Теперь можно было пригласить Стюарта. Под вооруженным конвоем, конечно. И, пожалуй, в больших и весьма прочных
кандалах. Пусть джентльмен потренируется. Чего-то ему, следователю, кажется, что каторжанином ему быть скоро и надолго, даже статус дипломата не поможет.Англичанин пришел недовольный. Еше бы, не привык к тяжелым и неудобным кандалам. Начал (по-английски) угрожать дипломатическим скандалом, предупреждал крахом карьеры. Может даже опасности жизни.
На все это Константин Николаевич откровенно и сладко зевнул. Зятю императора и отцу пусть пока еще будущего преемника цесаревича боятся за какого-то чужого дипломата, даже не полномочного министра (в последующем это посол), было откровенно смешно. А уж жизни, ха-ха. Разумеется, сто процентов гарантии жизни никто не даст. Но гибель от рук англичан в центре Санкт-Петербурга это также мифологично, как инаводнение. Раз в сто лет, и то если не повезет, и он не поедет в другой город.
Полный дурак, что ли, так наивно лгать? Пусть уж лучше серые волки задерут, в XIX веке они есть почти в каждом отечественном провинциальном городке. Сожрут по пути в городскую мусорную свалку.
Стюарт, хоть и не был российским поданным, все же уловил нюанс ситуации.
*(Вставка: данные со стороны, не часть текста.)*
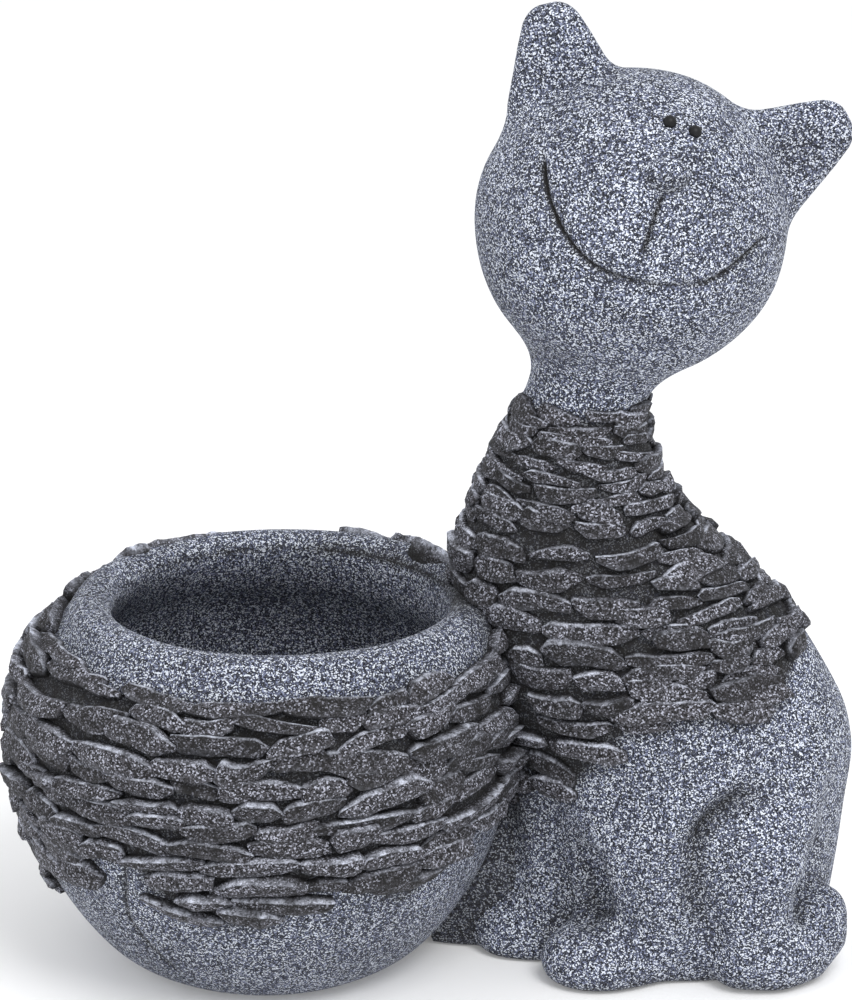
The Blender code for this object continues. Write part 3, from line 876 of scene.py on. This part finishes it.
def gridFaces(rows, columns, closed=True):
    # quads over a grid of rows by columns whose rows close up, and whose columns do too when asked
    i, j = np.meshgrid(np.arange(rows if closed else rows - 1), np.arange(columns), indexing="ij")
    nextI, nextJ = (i + 1) % rows, (j + 1) % columns
    corners = (i * columns + j, nextI * columns + j, nextI * columns + nextJ, i * columns + nextJ)
    return np.stack(corners, -1).reshape(-1, 4)


def spun(profile, around):
    # a closed outline of (radius, height) turned round the axis
    turns = np.arange(around) * math.tau / around
    ring = np.stack((np.sin(turns), -np.cos(turns)), 1)
    level = profile[None, :, :1] * ring[:, None]
    rising = np.broadcast_to(profile[:, 1:], (around, len(profile), 1))
    return np.concatenate((level, rising), 2).reshape(-1, 3), gridFaces(around, len(profile))


profile = bowlProfile()
points, faces = spun(profile, bowl["around"])
radial = np.hypot(points[:, 0], points[:, 1])
row = np.tile(np.arange(len(profile)), bowl["around"])
inner = (row > bowl["outsideRows"] + 12) & (points[:, 2] < 150)
outward = points * np.array((1, 1, 0)) / (radial[:, None] + 1e-9)
wobble = 0.35 * np.sin(points[:, 0] / 13 + 1) * np.sin(points[:, 1] / 11 + points[:, 2] / 15)
points = points + outward * (wobble * (radial > 20))[:, None]
points[:, 0] += bowlMiddle(points[:, 2])
# painted shade on the bowl beside the cat
besideShade = np.clip(1 - catField(points + outward * 4) / bowl["besideReach"], 0, 1) * bowl["besideMost"]
degrees, heights = np.array(bowl["scribe"], float).T
radii = bowlRadius(heights)
line = np.stack((radii * np.sin(np.radians(degrees)), -radii * np.cos(np.radians(degrees)), heights), 1)
gap, share = gapToCurve(points, curveThrough(line, 6))
scribed = bell(gap, bowl["scribeWidth"]) * ~inner
points = points - outward * (bowl["scribeDepth"] * scribed)[:, None]
# painted shade inside the bowl, darker towards the bottom
insideShade = bowl["insideMost"] * np.clip((bowl["insideTop"] - points[:, 2]) / bowl["insideFade"], 0, 1)
scribeAndShade = np.maximum(besideShade, scribed * bowl["scribeWash"])
outsideWashAndShade = np.maximum(slateWash(onBowl(points)), scribeAndShade)
washAndShade = np.where(inner, insideShade, outsideWashAndShade)
addPiece("bowl_casting", points, faces, bowlGraniteMade, ["planter_bowl"], {"washAndShade": washAndShade})
print("bowl", len(faces))


# ---- Slate chips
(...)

Он осекся и наморщил лоб, выискивая более убедительные доводы.
Великий князь, пользуясь этим, спросил:
— А скажите-ка, любезный, ваш «Генрих» по какому делу идет: по платиновому или по императорским регалиям?
Стюарт явно сначала даже не понял. Потом, постепенно, на его лице вырисовался ужас. Такой мощный, что дипломат даже перестал контролировать свое лицо.
«Генрих», к сожалению для английского графа, знал очень много. Настолько много, что ему самому в России в дальнейшем будет лучше не показываться вообще. Ведь если его тоже арестуют, то он, спасая себя, может так наоткровенничаться про спутника, его здесь просто загниют. Жандармы ведь такие лихие ребята, он даже не узнает, в чем ему надо отпираться, а в чем лучше откровенничать.
И англичанин не нашел ничего лучшего, чем элементарно отпираться от маловедомого пока для следствия «Генриха», как от совсем чужого человека. Как провинившийся младенец будет отбрыкиваться от всего существенного, думая, что этим он себя спасет.
В ответ великий князь швырнул к нему отдельные листы допросов Марефы и ее дочери.
— У меня еще свидетели найдутся, — предупредил он, — и имейте в виду. Если вас будут пытаться активизировать физическими пытками, то, вне зависимости от ваших слов, вас придется навсегда оставить в отдаленной камере Петропавловской крепости. Вас уже как бы не будет. Дешевле обойдется.
И имейте в виду, «Генрих» этот полез в секретный архив самого его императорского величества. В личные документы! Так в душу монарху не плевал еще никто и теперь вашего содельника в России не спасет уже ни кто.
Стюарт был уже в годах, сухарь прожженный, все видящий. Но холодно-равнодушный тон следователя, который, видимо, в силу своего высокого положения в императорском дворце, много чего знал от будущего, заставил его вздрогнуть и заговорить. Путано и многословно.
Ведь он знал, что не надо хитрить и пытаться обмануть следователя. Тому только это и дай. Дальше он заставит говорить или даже обхитрит. И все, сам не поймешь, где сдашь свою позицию.